Do I have to buy anything special to play? No, much like bowling, where you can use a house ball and rent bowling shoes, we provide all the things you need to play. You can buy your own curling broom and shoes at a later time, if you wish to do so.
6. What clothes should I wear?
Loose fitting, athletic clothing is best. Jeans can be restrictive when delivering a stone. Wear clothing in layers, as you may want to remove some layers as you warm up during play. Avoid clothing that contains “fuzzies” such as fleece jackets. These fuzzies can fall on the ice and impede a stones travel, causing it to “pick” and go off its intended course. Also, wear athletic shoes with a soft, clean, rubber sole, preferably a pair of shoes used only for curling. Dirt brought in on shoes from the outside can fall off onto the ice, and cause a stone to “pick.”
7. What are you sweeping in front of the rock? There’s nothing in front of the rock.
Most of the time there is nothing in front of the rock, but occasionally there might be a hair, piece of fuzz or dirt in the stone’s path that can cause the stones to “pick” and go off its intended course; however, “cleaning” is the second reason we sweep. The primary reason we sweep is to control the distance and how much the stone curls (curves). A curling stone will not go straight, they always curl one way or the other (hence the name of the sport), and sweeping in front of the stone will warm and polish the ice, making the stone stay straighter (curl less). It also allows the stone to travel further by maintaining its momentum. It never makes the stone go faster, that goes against the laws of physics. It just does not slow down as fast.
8. What do you do to the ice? What is pebbling? Why do you pebble the ice?
Pebbling is a key part of preparing a sheet of ice for each curling game, and refers to when small droplets of water are sprayed onto the ice. They freeze almost immediately, creating small bumps of water that the curling stone slides over. This pebbling helps the curling stone slide easier than if the ice surface was smooth. Think of the sand on a shuffleboard and how the puck rides on top of the sand. It’s a similar concept.
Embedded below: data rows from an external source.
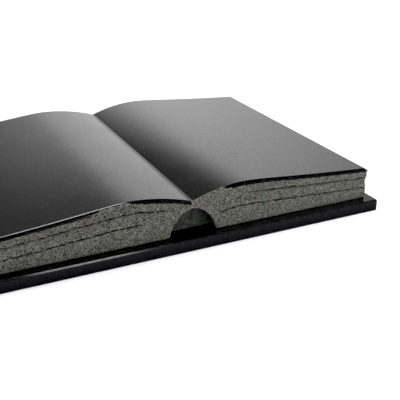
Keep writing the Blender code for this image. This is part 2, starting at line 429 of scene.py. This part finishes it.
def picked_granite():
    """The same granite split off by a point chisel: each blow bruises the crystals pale, so
    the face is a salt-and-pepper grey, a little green, with a rare rusty grain."""
    CRYSTAL = 0.0007
    CRYSTAL_SHARE = 0.62
    DARKEN = -0.12
    DUST = 0.0005
    RUST = 0.0022
    material, tree, output = new_finish("picked_granite")
    place = add_node(tree, "ShaderNodeTexCoord", {})
    crystals = add_node(tree, "ShaderNodeTexVoronoi", {"Scale": 1 / CRYSTAL},
                        {"Vector": place.outputs["Object"]})
    grain = add_node(tree, "ShaderNodeSeparateColor", {}, {"Color": crystals.outputs["Color"]})
    dust = add_node(tree, "ShaderNodeTexNoise", {"Scale": 1 / DUST, "Detail": 2.0},
                    {"Vector": place.outputs["Object"]})
    mixed = add_node(tree, "ShaderNodeMath", {"operation": "MULTIPLY_ADD", 1: CRYSTAL_SHARE,
                                             2: DARKEN},
                     {0: grain.outputs["Red"]})
    blend = add_node(tree, "ShaderNodeMath", {"operation": "ADD"},
                     {0: mixed.outputs[0], 1: dust.outputs["Fac"]})
    tone = add_node(tree, "ShaderNodeMapRange", {"From Min": 0.50, "From Max": 1.02},
                    {"Value": blend.outputs[0]})
    stone = add_node(tree, "ShaderNodeMix", {"data_type": "RGBA", 6: stone_colour("#121310"),
                                             7: stone_colour("#6f7069")},
                     {0: tone.outputs["Result"]})
    rust = add_node(tree, "ShaderNodeTexVoronoi", {"Scale": 1 / RUST},
                    {"Vector": place.outputs["Object"]})
    rusty = add_node(tree, "ShaderNodeSeparateColor", {}, {"Color": rust.outputs["Color"]})
    spots = add_node(tree, "ShaderNodeMapRange", {"From Min": 0.955, "From Max": 0.975,
                                                  "To Max": 0.35},
                     {"Value": rusty.outputs["Green"]})
    colour = add_node(tree, "ShaderNodeMix", {"data_type": "RGBA", 7: stone_colour("#5e3f38")},
                      {0: spots.outputs["Result"], 6: stone.outputs[2]})
    bump = add_node(tree, "ShaderNodeBump", {"Strength": 0.6, "Distance": 0.0004},
                    {"Height": blend.outputs[0]})
    shader = add_node(tree, "ShaderNodeBsdfPrincipled", {"IOR": 1.5, "Roughness": 0.8},
                      {"Base Color": colour.outputs[2], "Normal": bump.outputs["Normal"]})
    tree.links.new(shader.outputs["BSDF"], output.inputs["Surface"])
    return material


block.data.materials.append(bpy.data.materials["polished_black_granite"])
block.data.materials.append(picked_granite())
block.data.materials.append(bpy.data.materials["sawn_granite"])
# The leaf lines' faces get a near-black finish: painted shade, over the real groove in the mesh.
block.data.materials.append(sawn_granite("painted_line_shade", "#0b0b0a", "#1e1e1b"))
POLISHED, PICKED, SAWN, PAINTED_LINE_SHADE = range(4)


def page_line(x, share, follow):
    """The height of a leaf line over the bed at a distance x from the spine."""
    return FORE_EDGE_HEIGHT * share + (page_height(x) - FORE_EDGE_HEIGHT) * follow


def leaf_inset(point):
    """How far in a point of the picked side lies.
    Each leaf leans out to a lip at its foot, and a line under the lip parts it from the next.
    On the two ends of the spine the lines die out before they meet the hollow."""
    height = point.z - BED
    heights = [page_line(point.x, *line) for line in leaf_lines]
    heights[0] -= CHAMFER_DROP + PICK_LEDGE
    leaf = next((k for k in range(len(LEAF_ROWS)) if height > heights[k + 1] - LINE_HALF_WIDTH / 2),
                len(LEAF_ROWS) - 1)
    down = (heights[leaf] - height) / (heights[leaf] - heights[leaf + 1])
    down = min(max(down, 0), 1)
    knots = LEAF_LEAN[leaf]
    for (down0, inset0), (down1, inset1) in zip(knots, knots[1:]):
        if down <= down1:
            turn = (1 - math.cos(math.pi * (down - down0) / (down1 - down0))) / 2
            inset = inset0 + (inset1 - inset0) * turn
            break
    nearest = min((1, 2), key=lambda k: abs(height - heights[k]))
    start = LINE_ENDS[-1 if point.x < 0 else 1][nearest - 1]
    fade = min(max((abs(point.x) - start) / LINE_FADE, 0), 1)
    in_line = abs(height - heights[nearest]) < LINE_HALF_WIDTH / 2
    line_inset = LINE_INSET * fade if in_line else 0
    fade = fade * fade * (3 - 2 * fade)
    return max(PICK_DEPTH + (inset - PICK_DEPTH) * fade, line_inset)


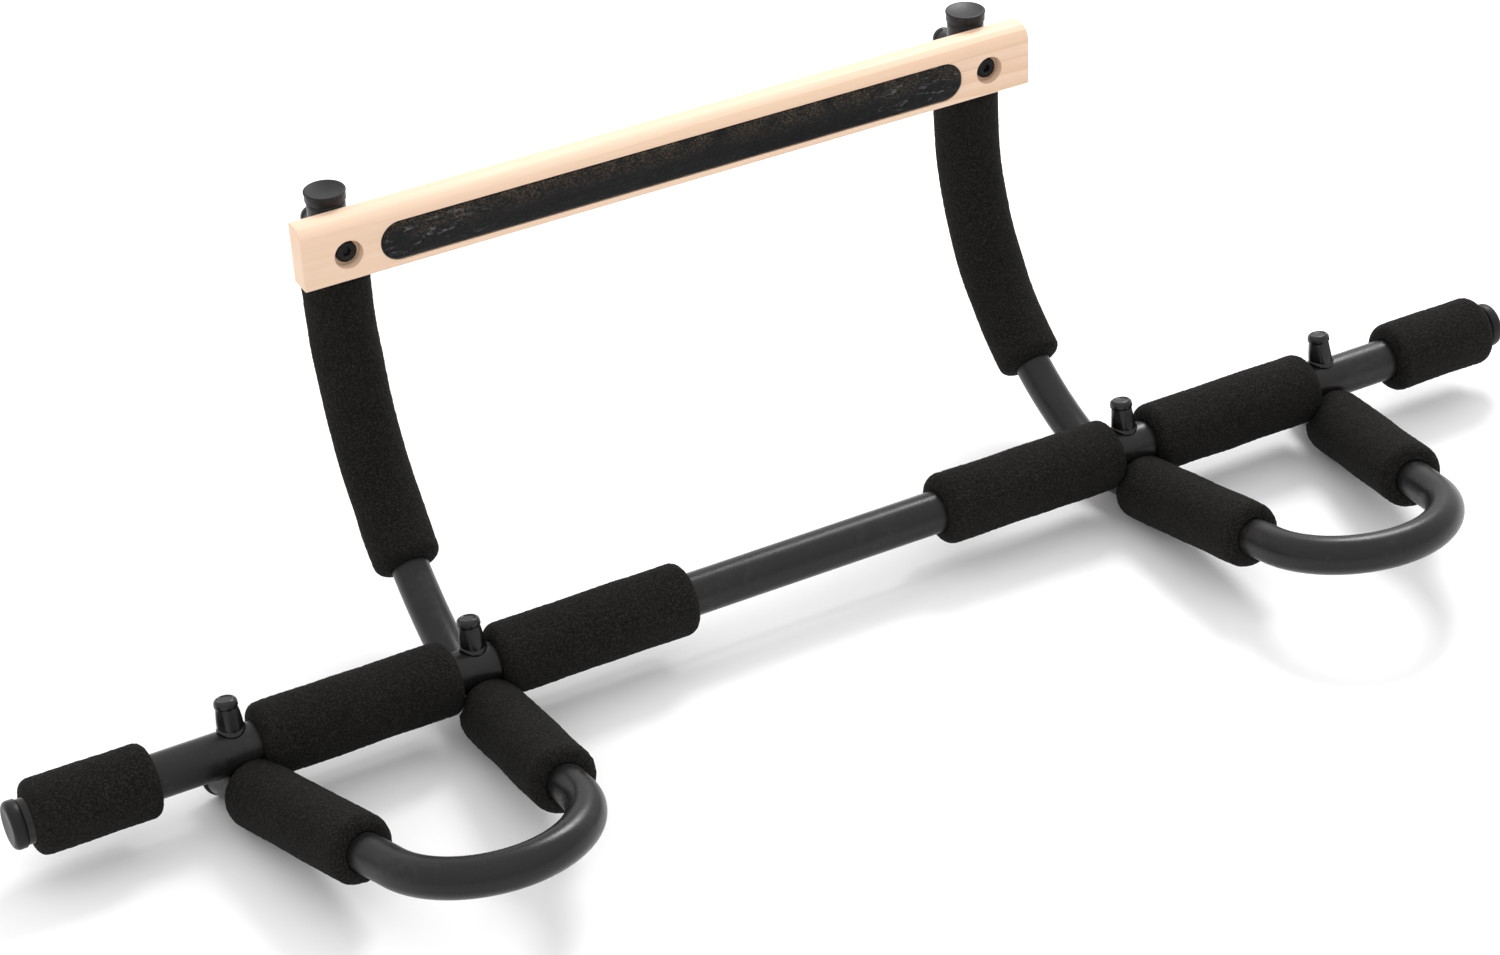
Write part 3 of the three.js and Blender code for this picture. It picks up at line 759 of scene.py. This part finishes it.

The curling action of the rocks also changes during the game as the pebble evens out from wear from the sweeping.
9. Isn’t curling just shuffleboard on ice?
The only similarities are that you are sliding an object down a surface, but that’s where the similarities end. There’s not as much strategy in shuffleboard. In curling you are thinking several moves ahead, much like in chess. You have to read what the ice is doing, like reading the greens in golf. Then there is the physical aspect of curling. We don’t know of too many people who break a sweat playing shuffleboard. Also, in a typical game, you walk between 1.5 and 2 miles.
10. What is the origin of curling. Is it a Canadian sport?
It’s a Scottish sport, actually, and it apparently began as a dispute of policy between two Scottish monks in the early 1500s. We’re dead serious. The Canadians are just really good at it.
11. What is with the time clocks? In casual play, there are no time clocks. In national and international competition, each team has 73 minutes to complete a 10-end game. The clock starts after the opposing team delivers a stone, and all stones in play have stopped moving and control of the house has been given over to the other team. If a team’s 73 minutes runs out before the end of a 10-end game, that team forfeits the game, even if they are winning. Each team is given a single timeout. There is a 1-minute break between each end and 5-minutes at the 5th-end break. The clocks are stopped during these breaks.
12. Will I find it difficult to stay upright on the ice – I’m hopeless at skating?
Curling ice it not wet or greasy on the surface – so you shouldn’t find it difficult to keep your balance. When you are not delivering a stone, your shoes have rubber soles to grip the ice. Remember – curling does not involve skates.
13. How do you not fall down?
Curling ice is not the same as hockey or skating ice. Typical arena ice is perfectly flat and smooth, but curling ice has tiny little bumps on it. Before the games, the ice is prepared with a fine spray or tiny droplets of water (known as pebbling the ice), which freezes and creates tiny bumps known as the pebble. The pebble has a better grip than your common skating ice. The pebble also allows curling stones to travel across the ice. A curling stone will not move across smooth ice very well.
14. Do I need to know how to ice skate?
No, there are no skates used – or permitted – in curling! Curlers wear conventional shoes to curl, typically with rubber soles for better traction on the ice. When delivering a stone, the lead/slide foot has a Teflon slider that you slip on or step on. You may opt to buy curling shoes, which have the Teflon slider built into it, at a later date. Curling shoes come with a rubber gripper that is placed over the slider when not delivering a stone.
15. I have health problems that prevent me from bending, or from performing a “standard” curling delivery. Does that mean I can’t play?
No. There is something called “The Stick” that can be used to deliver a curling stone, where you walk instead of sliding, and releasing the stone before the hogline.
16. I’m in a wheelchair, what if there are not enough people in wheelchairs to form a league?
You would be able to join our regular leagues. There are ways to adapt our play to that situation.
17. Is curling in the Olympics?
Yes. Curling became an official medal sport in 1998 (Nagano, Japan), became wildly popular during the 2002 (Salt Lake City, USA), and expanded its popularity in the 2006 (Torino, Italy) and 2010 (Vancouver, Canada). It returns again in the 2014 (Sochi, Russia) Winter Olympics.
18. Can I be an Olympic curler?
Sure you can. There are two things you need to be an Olympic curler. First you need an in-depth understanding of the game. We have experienced curlers in our club that can help you with that. The second thing you need is a lot of practice time. Unfortunately we only have 2.5 hours of ice time for us to play our league games, and very few weeks of open curling for practice, so that much needed practice time is hard to come by. Our goal is to someday have enough members to build our own, dedicated curling facility, and have all the ice time we can handle.